By Olin EricksenWith a ballot battle looming over California cities’ right to seize and resell private land, Santa Monica officials are not waiting for November to begin fighting the controversial state proposition.
How much compensation the City pays for private land, what it can seize and how future public development will unfold in Santa Monica are all at stake, many City officials agree.
In response, the City Council Thursday night will likely ask staff to research how to fortify several City zoning codes, ordinances and policies to limit the effects of the measure, which is known as the Anderson Initiative.
The initiative “purports to be an anti-eminent domain measure, but goes far beyond that,” said Council member Kevin McKeown, who placed the item on the agenda. “It would severely constrain Santa Monica's zoning and environmental policies.”
McKeown noted that the proposed measure comes as the City is updating its Land Use and Circulation Element (LUCE) key components of the General Plan that will dictate future development in the City for years to come.
Financed by New York developer and millionaire Howie Rich, the initiative takes aim at California cities’ power to purchase private property from an unwilling seller and then sell or lease it back for a different private use a power generally known as eminent domain.
More than a million signatures were gathered by last week, likely guaranteeing that the measure will come before California voters this November.
If passed, the initiative would mandate that eminent domain be used only when governments want to seize property for public use, such as for highways or schools, according to a legislative analysis of the law.
It would also likely jack up how much the government must pay owners in “fair market value” by redefining the term “as the highest and best use the property would bring on the open market,” analysts said. In addition, owners would presumably be compensated for things such as lost income and relocation costs.
The measure would also “limit government’s ability to adopt certain land use, housing, consumer, environmental and workplace laws and regulations, except when necessary to preserve public health or safety,” according to the legislative analysis.
Proponents of the law say it is needed to keep the government’s hands off of private residences and businesses, which may be standing in the way of a more attractive tax base or future development.
Opponents of the measure who see it as a threat to municipal powers began mounting a coordinated campaign against the measure last week, with officials belonging to the well-financed and well-connected California League of Cities voicing some of the staunchest opposition.
Now, Santa Monica City Council members have begun looking to blunt the effects the proposed law would have on the beachside city, asking staff to scrutinize City policies, zoning codes and regulations to try to eliminate the measure’s potential impacts.
While seldom used in recent years, eminent domain has been utilized in several large public developments in Santa Monica, according to Jeff Mathieu, who as the City’s director of Resource Management is a key negotiator for the City on land acquisitions.
Several small businesses on two city blocks were scooped up in the late 1970’s using eminent domain to pave the way for Santa Monica Place, the indoor mall Downtown, said Mathieu
In the 1980’s, eminent domain was used to demolish housing to make way for more than 200 beachside condominiums on Ocean Avenue in the Ocean Park Neighborhood, known as the Sea Colony, Mathieu said.
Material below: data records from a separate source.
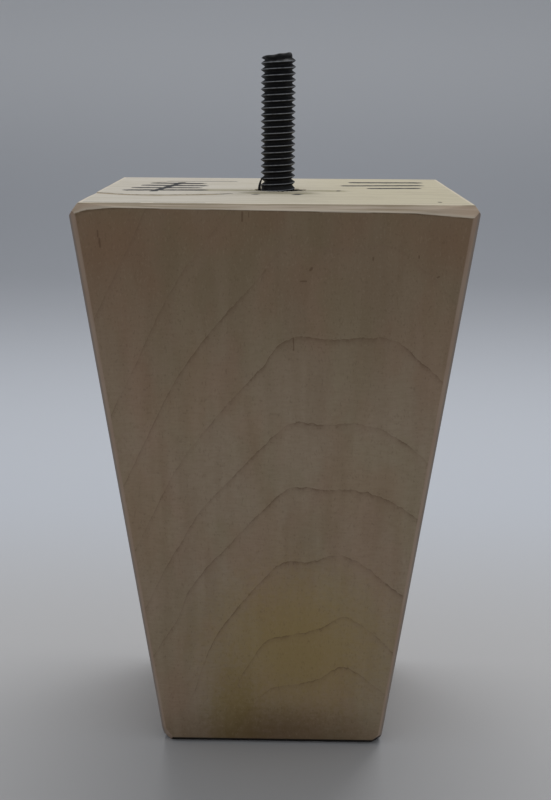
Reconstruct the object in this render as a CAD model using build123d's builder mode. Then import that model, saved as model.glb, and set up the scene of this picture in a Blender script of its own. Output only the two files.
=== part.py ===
import os
from math import radians, tan

from build123d import *

# Square tapered furniture leg of solid pale hardwood, with a steel hanger bolt in its top.
# Origin at the middle of the foot, +Z up along the bolt; the face with the arched grain looks along -Y.
# All sizes in millimetres.

# Wooden block
block_height = 124.0
foot_width = 49.4  # across the flats at the floor, before the edges are eased
top_width = 83.0  # across the flats at the top, before the edges are eased
foot_corner_easing = 0.7  # leg of the small flat along each upright edge, at the floor
top_corner_easing = 1.2  # the same flat at the top, where the sanding went wider

# Bevels round the top, sanded by hand and so all different: how far in, and how far down in the middle.
# All but the one at the back also run askew, so they have a size at each end.
front_bevel_in_at_left, front_bevel_in_at_right, front_bevel_down = 0.9, 1.9, 1.25
right_bevel_in_at_front, right_bevel_in_at_back, right_bevel_down = 1.45, 2.0, 2.1
back_bevel_in, back_bevel_down = 1.3, 1.3
left_bevel_in_at_front, left_bevel_in_at_back, left_bevel_down = 2.3, 1.5, 2.2

# The front top bevel runs out lower at both ends: length of the run-out, and its depth at the corner.
# The left corner was sanded once more, shorter and steeper.
right_runout_length, right_runout_down = 17.7, 2.6
left_runout_length, left_runout_down = 6.1, 1.8
left_corner_length, left_corner_down = 4.5, 2.85

# Bevel round the foot, and the foot corners that are sanded further: height up the edge, and inward
foot_bevel = 1.25
front_left_foot_up, front_left_foot_in = 5.6, 4.4
front_right_foot_up, front_right_foot_in = 3.3, 3.2

# Hanger bolt, 5/16 in by 2 1/2 in
stud_diameter = 7.8  # over the crests of the machine thread
stud_length = 30.4  # standing out of the wood, at the high side of its end
bolt_length = 63.5
neck_diameter = 7.0  # plain shank between the two threads
neck_length = 6.0
lag_diameter = 5.8  # core of the wood-screw end
neck_taper = 1.0
point_length = 7.0
stud_end_chamfer = 0.7
stud_end_tilt = 6.5  # degrees, the stud was cut off out of square

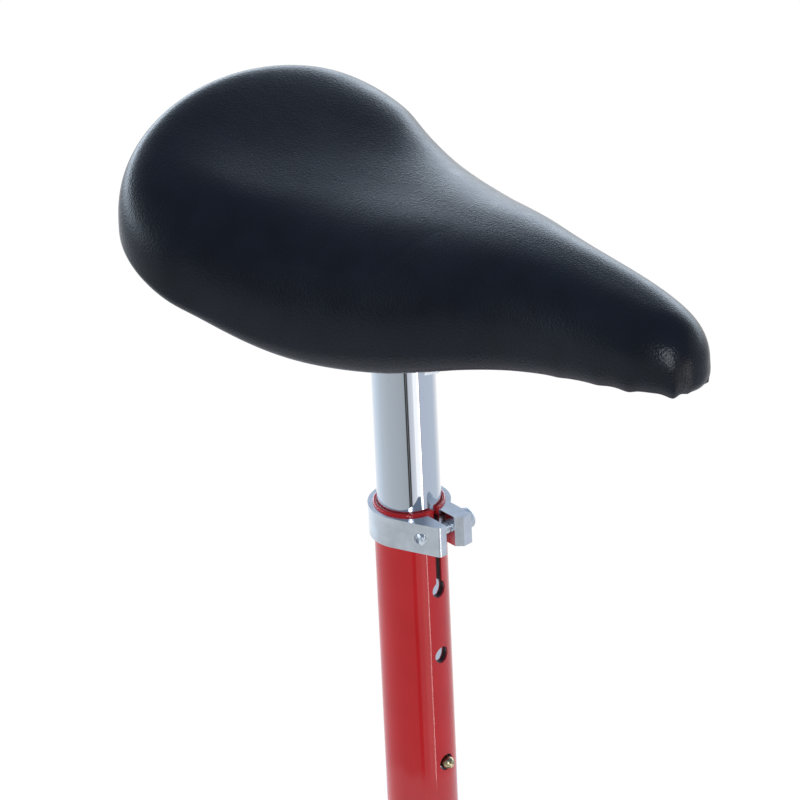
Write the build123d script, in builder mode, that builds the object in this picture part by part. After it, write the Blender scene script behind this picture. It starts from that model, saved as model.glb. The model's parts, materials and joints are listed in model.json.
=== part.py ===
from build123d import *
from math import atan2, cos, degrees, radians, sin
import os

# A 20 inch learner unicycle. +X is forward, +Y the rider's left, +Z up. The origin is
# where the tyre meets the ground. All lengths are in millimetres.

# ---- driving dimensions --------------------------------------------------------------------
TYRE_OUTER_R = 252.0          # 20 x 1.95 tyre
TYRE_SECTION_R = 24.5
TYRE_WALL = 4.0
BEAD_SEAT_R = 203.2           # 406 mm bead seat diameter
RIM_HALF_WIDTH = 15.6
SPOKE_COUNT = 36
SPOKE_R = 1.0
FLANGE_Y = 27.0               # hub flange, from the wheel's middle plane
FLANGE_HOLE_CIRCLE_R = 24.0
BEARING_Y = 50.0              # middle of each bearing, 100 mm apart
CRANK_LENGTH = 125.0
PEDAL_INNER_Y = 92.0
PEDAL_WIDTH = 92.0

TUBE_TOP_Z = 711.5            # rim of the seat tube
TUBE_BOTTOM_Z = 511.5
TUBE_R = 14.3                 # 28.6 mm seat tube
TUBE_BORE_R = 12.75
POST_R = 12.7                 # 25.4 mm seatpost
POST_WALL = 1.8
KEYHOLE_DROP = 36.5           # centre of the keyhole's round end, below the rim
FIRST_HOLE_DROP = 66.5
HOLE_PITCH = 50.0
HOLE_COUNT = 3
HOLE_R = 3.55
SLOT_WIDTH = 3.2

SADDLE_TAIL_X = -105.0
SADDLE_NOSE_X = 150.0
COVER_THICKNESS = 1.5
BASE_THICKNESS = 5.0
PLATE_THICKNESS = 3.0

# ---- derived places ------------------------------------------------------------------------
AXLE_Z = TYRE_OUTER_R
AXLE_LINE = Axis((0, 0, AXLE_Z), (0, 1, 0))
WHEEL_SECTION = Plane(origin=(0, 0, AXLE_Z), x_dir=(0, 1, 0), z_dir=(1, 0, 0))
BUTTON_Z = TUBE_TOP_Z - FIRST_HOLE_DROP - HOLE_PITCH
SIDES = {"left": 1, "right": -1}

os.makedirs("parts", exist_ok=True)


def save(piece, name):
    """Label a finished piece and write its STEP file."""
    piece.part.label = name
    export_step(piece.part, f"parts/{name}.step")


def across(y, z=AXLE_Z, x=0.0):
    """A plane square to the axle, facing the rider's left, at this y."""
    return Plane(origin=(x, y, z), x_dir=(1, 0, 0), z_dir=(0, 1, 0))


def ring_y(y_from, y_to, outer_r, inner_r=0.0, x=0.0, z=AXLE_Z):
    """Extrude a ring or disc along Y inside the open BuildPart."""
    with BuildSketch(across(y_from, z, x)) as ring:
        Circle(outer_r)
        if inner_r:
            Circle(inner_r, mode=Mode.SUBTRACT)
    extrude(ring.sketch, amount=y_to - y_from)


def bore_y(y_from, y_to, radius, x=0.0, z=AXLE_Z):
    """Cut a round hole along Y in the open BuildPart."""
    with BuildSketch(across(y_from, z, x)) as hole:
        Circle(radius)
    extrude(hole.sketch, amount=y_to - y_from, mode=Mode.SUBTRACT)


# ---- saddle --------------------------------------------------------------------------------
# Each station of the saddle is (x, half width, underside, crown), with the two heights
# measured from the seat tube's rim. The underside is highest at the tail and nose.
SADDLE_STATIONS = [
    (-105.0, 24.0, 115.0, 141.0),
    (-100.0, 45.0, 111.5, 150.0),
    (-90.0, 62.0, 107.0, 151.0),
    (-72.0, 72.5, 99.0, 145.5),
    (-50.0, 71.0, 91.0, 138.5),
    (-28.0, 64.0, 84.0, 134.5),
    (0.0, 57.0, 81.0, 133.0),
    (28.0, 49.0, 83.5, 133.5),
    (55.0, 39.0, 88.5, 134.0),
    (80.0, 30.0, 92.5, 133.0),
    (105.0, 25.0, 95.5, 130.0),
    (130.0, 19.5, 96.5, 126.0),
    (143.0, 14.0, 96.5, 122.0),
    (150.0, 8.0, 96.0, 115.0),
]
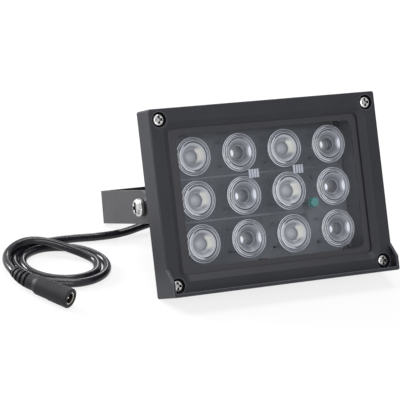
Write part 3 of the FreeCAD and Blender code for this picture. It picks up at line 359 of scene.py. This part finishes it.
class Finish(Tree):
    """A procedural material: a base shader and the patterns that drive it. Radii, reaches and the
    depths of bumps are in metres, and places are in millimetres."""

    def __init__(self, name, **settings):
        self.material = bpy.data.materials.new(name)
        self.material.use_nodes = True
        super().__init__(self.material.node_tree, "ShaderNodeOutputMaterial")
        self.principled = self.node("ShaderNodeBsdfPrincipled", **settings)
        self.base = self.principled.outputs["BSDF"]
        self.surface(self.base)
        self.place = self.node("ShaderNodeTexCoord").outputs["Object"]

    def colour(self, value):
        self.put(self.principled.inputs["Base Color"], value)

    def rough(self, value):
        self.put(self.principled.inputs["Roughness"], value)

    def normal(self, value):
        self.put(self.principled.inputs["Normal"], value)

    def noise(self, scale, detail=3.0, rough=0.5):
        node = self.node(
            "ShaderNodeTexNoise", Scale=scale, Detail=detail, Roughness=rough, Vector=self.place
        )
        return Field(self, node.outputs["Fac"])

    def bump(self, height, strength, depth, after=None):
        """The normal over a bumpy surface, which can itself follow another normal."""
        node = self.node("ShaderNodeBump", Strength=strength, Distance=depth, Height=height)
        if after is not None:
            self.put(node.inputs["Normal"], after)
        return node.outputs["Normal"]

    def edges(self, radius):
        """The normal over slightly rounded edges."""
        node = self.node("ShaderNodeBevel", Radius=radius)
        node.samples = 4
        return node.outputs["Normal"]

    def openness(self, reach, inside=False):
        """How free a point is of surfaces within a reach, before it or inside its solid."""
        node = self.node("ShaderNodeAmbientOcclusion", Distance=reach)
        node.samples = 8
        node.inside = inside
        return Field(self, node.outputs["AO"])

    def turned_place(self, origin, axis, angle):
        """The X, Y and Z of a point, in millimetres, in a frame with this origin that is turned
        about an axis. The origin is given in metres."""
        scale = 1 / MM
        node = self.node(
            "ShaderNodeMapping",
            Vector=self.place,
            Scale=(scale,) * 3,
            Rotation=[angle if axis == name else 0.0 for name in "XYZ"],
            Location=-(Matrix.Rotation(angle, 3, axis) @ (origin * scale)),
        )
        split = self.node("ShaderNodeSeparateXYZ", Vector=node.outputs["Vector"])
        return [Field(self, split.outputs[name]) for name in "XYZ"]

    def lamp_place(self):
        """Where a point is in the lamp's own frame, in millimetres."""
        return self.turned_place(LAMP_AT, "X", LEAN)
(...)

Most recently, it was employed to gather a few parcels on Sixth Street and Santa Monica Boulevard for the development of the new public library, and create a larger right of way on Cloverfield Boulevard.
While Mathieu said Santa Monica rarely uses eminent domain, he predicted that the Anderson Initiative would have a “far reaching” impact.
In addition to making it more expensive for cities to buy land and setting conditions on what land is purchased and why, it’s largest impact my be unforeseeable, he said.
“It basically has the impact of the unknown,” said Mathieu. “We don’t know what the future generations of Santa Monica will need” when it comes to public development.
Proponents of the law – including conservative state legislators and libertarians – say the reforms are necessary to halt what they see as an abuse of power by governments seizing land from private hands.
And they are putting up the financial backing to make sure the measure goes to the voters.
Rich has invested nearly $1.5 million of his own money to gather the signatures necessary for the ballot and secured high-profile consultants for the campaign, according to news reports
In recent weeks, several paid petitioners have been stationed outside dozens of Santa Monica business gathering signatures, mirroring a statewide campaign.
That’s about a dollar a signature, analysts note, and the ballot battle has only just begun.